» WHAT IS NEEDED
Retype word for word the lines lying between the line containing "Recreate this object" and the line containing "plain display stand.", together with those two lines themselves, and nothing besides.

START EXCERPTED RECORDS

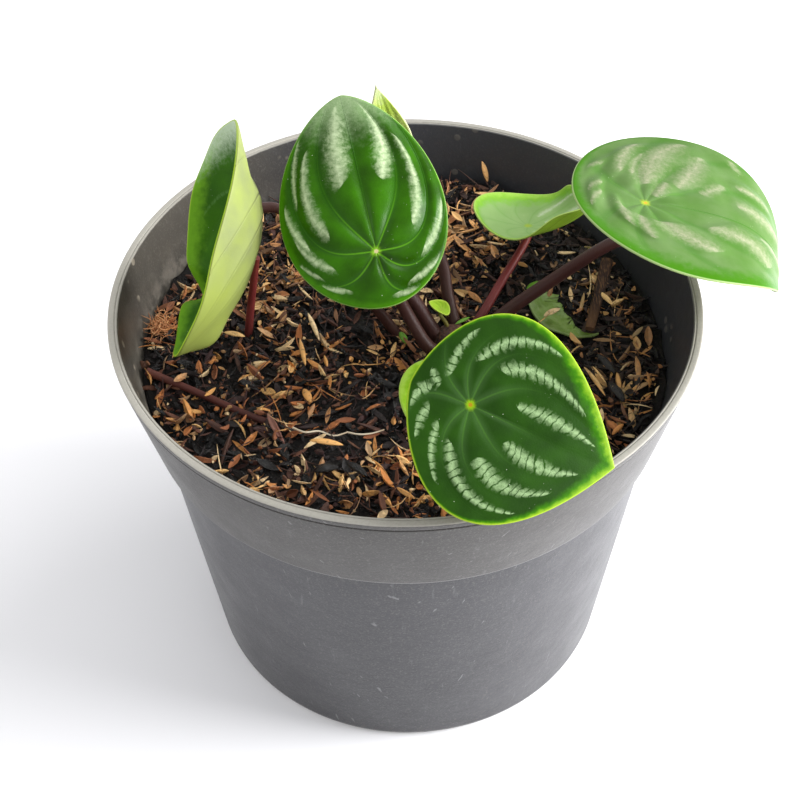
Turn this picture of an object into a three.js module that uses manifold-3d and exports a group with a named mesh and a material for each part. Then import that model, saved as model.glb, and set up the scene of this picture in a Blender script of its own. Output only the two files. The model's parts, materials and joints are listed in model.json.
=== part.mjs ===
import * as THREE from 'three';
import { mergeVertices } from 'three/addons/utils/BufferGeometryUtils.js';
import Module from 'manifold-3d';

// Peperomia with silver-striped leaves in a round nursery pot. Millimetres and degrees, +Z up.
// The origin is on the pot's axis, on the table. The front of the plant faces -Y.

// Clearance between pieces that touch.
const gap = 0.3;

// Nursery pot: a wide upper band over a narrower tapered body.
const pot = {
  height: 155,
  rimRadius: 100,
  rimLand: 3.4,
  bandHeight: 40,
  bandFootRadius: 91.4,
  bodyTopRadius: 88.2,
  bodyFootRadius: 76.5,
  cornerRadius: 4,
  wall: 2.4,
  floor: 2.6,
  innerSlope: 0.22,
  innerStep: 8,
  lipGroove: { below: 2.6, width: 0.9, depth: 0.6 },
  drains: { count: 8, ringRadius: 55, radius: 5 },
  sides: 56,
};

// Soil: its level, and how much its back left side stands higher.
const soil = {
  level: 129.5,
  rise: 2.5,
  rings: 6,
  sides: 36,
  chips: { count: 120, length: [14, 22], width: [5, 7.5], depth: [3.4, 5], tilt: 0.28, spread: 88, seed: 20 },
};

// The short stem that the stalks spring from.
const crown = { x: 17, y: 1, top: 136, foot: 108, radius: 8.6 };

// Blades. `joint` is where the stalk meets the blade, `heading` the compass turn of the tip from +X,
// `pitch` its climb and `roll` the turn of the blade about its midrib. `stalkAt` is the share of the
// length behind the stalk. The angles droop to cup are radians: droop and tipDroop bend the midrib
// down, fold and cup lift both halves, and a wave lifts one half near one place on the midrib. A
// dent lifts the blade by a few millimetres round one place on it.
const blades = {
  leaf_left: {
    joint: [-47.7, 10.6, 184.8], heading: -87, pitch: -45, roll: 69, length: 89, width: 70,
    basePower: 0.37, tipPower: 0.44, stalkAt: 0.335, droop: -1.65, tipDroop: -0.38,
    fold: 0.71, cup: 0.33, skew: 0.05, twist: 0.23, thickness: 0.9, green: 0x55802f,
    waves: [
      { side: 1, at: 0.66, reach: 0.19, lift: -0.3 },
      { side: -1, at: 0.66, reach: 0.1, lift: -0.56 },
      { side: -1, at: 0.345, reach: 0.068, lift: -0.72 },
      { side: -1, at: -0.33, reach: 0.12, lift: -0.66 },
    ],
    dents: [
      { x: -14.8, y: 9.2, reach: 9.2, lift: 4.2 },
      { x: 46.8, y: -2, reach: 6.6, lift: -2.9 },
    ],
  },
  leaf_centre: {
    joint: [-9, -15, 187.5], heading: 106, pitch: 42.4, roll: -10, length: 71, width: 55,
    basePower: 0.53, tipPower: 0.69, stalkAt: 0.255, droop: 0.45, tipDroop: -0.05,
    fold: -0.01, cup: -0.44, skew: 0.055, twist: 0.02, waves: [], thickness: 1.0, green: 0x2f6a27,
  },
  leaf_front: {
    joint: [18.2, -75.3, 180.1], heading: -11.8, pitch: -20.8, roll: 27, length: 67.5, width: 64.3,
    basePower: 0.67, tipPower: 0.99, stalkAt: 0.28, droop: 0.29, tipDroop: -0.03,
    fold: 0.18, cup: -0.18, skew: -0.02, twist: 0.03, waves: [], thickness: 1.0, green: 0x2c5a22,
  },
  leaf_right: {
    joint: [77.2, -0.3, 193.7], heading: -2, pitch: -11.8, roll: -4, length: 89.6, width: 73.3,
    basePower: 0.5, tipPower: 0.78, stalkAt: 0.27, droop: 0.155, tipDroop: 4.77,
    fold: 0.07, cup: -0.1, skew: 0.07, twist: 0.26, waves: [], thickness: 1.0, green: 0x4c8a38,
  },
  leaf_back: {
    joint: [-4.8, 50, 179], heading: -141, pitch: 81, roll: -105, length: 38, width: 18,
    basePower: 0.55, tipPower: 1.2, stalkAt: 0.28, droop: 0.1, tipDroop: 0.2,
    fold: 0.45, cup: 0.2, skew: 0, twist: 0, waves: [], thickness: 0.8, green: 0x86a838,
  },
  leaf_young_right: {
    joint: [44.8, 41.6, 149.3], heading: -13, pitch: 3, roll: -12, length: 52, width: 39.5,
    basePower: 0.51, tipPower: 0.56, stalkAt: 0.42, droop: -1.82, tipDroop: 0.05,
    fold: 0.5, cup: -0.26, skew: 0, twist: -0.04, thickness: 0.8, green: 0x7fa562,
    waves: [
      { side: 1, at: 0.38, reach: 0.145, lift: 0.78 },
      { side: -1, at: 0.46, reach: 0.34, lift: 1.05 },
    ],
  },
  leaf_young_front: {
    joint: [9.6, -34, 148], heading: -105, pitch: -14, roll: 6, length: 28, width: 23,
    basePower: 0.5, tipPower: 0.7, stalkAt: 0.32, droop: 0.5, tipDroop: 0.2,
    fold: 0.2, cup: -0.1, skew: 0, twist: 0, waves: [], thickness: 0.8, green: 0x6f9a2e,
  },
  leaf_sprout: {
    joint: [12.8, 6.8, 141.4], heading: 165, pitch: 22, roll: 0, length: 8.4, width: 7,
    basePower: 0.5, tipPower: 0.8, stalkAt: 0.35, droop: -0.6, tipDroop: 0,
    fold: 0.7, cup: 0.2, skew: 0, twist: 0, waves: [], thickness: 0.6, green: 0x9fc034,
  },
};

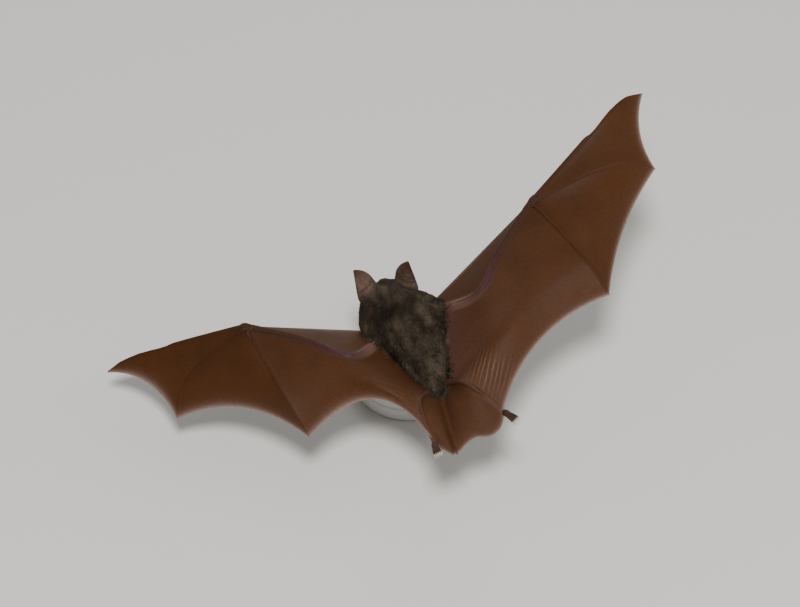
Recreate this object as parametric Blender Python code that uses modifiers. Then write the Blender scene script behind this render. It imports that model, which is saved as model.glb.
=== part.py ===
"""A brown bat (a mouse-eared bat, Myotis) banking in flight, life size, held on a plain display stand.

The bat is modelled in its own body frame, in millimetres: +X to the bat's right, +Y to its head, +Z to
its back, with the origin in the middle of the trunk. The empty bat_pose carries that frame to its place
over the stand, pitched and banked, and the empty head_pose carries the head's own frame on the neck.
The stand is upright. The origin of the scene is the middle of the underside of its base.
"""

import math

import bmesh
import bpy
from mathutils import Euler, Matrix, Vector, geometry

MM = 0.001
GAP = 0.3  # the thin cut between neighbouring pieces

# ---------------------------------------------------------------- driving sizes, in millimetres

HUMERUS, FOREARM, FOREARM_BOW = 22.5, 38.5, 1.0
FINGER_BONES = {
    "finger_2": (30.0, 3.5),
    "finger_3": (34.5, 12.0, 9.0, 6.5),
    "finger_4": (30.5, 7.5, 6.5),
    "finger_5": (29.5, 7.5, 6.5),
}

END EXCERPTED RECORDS

» SOLUTION FOR THIS PROBLEM
Recreate this object as parametric Blender Python code that uses modifiers. Then write the Blender scene script behind this render. It imports that model, which is saved as model.glb.
=== part.py ===
"""A brown bat (a mouse-eared bat, Myotis) banking in flight, life size, held on a plain display stand.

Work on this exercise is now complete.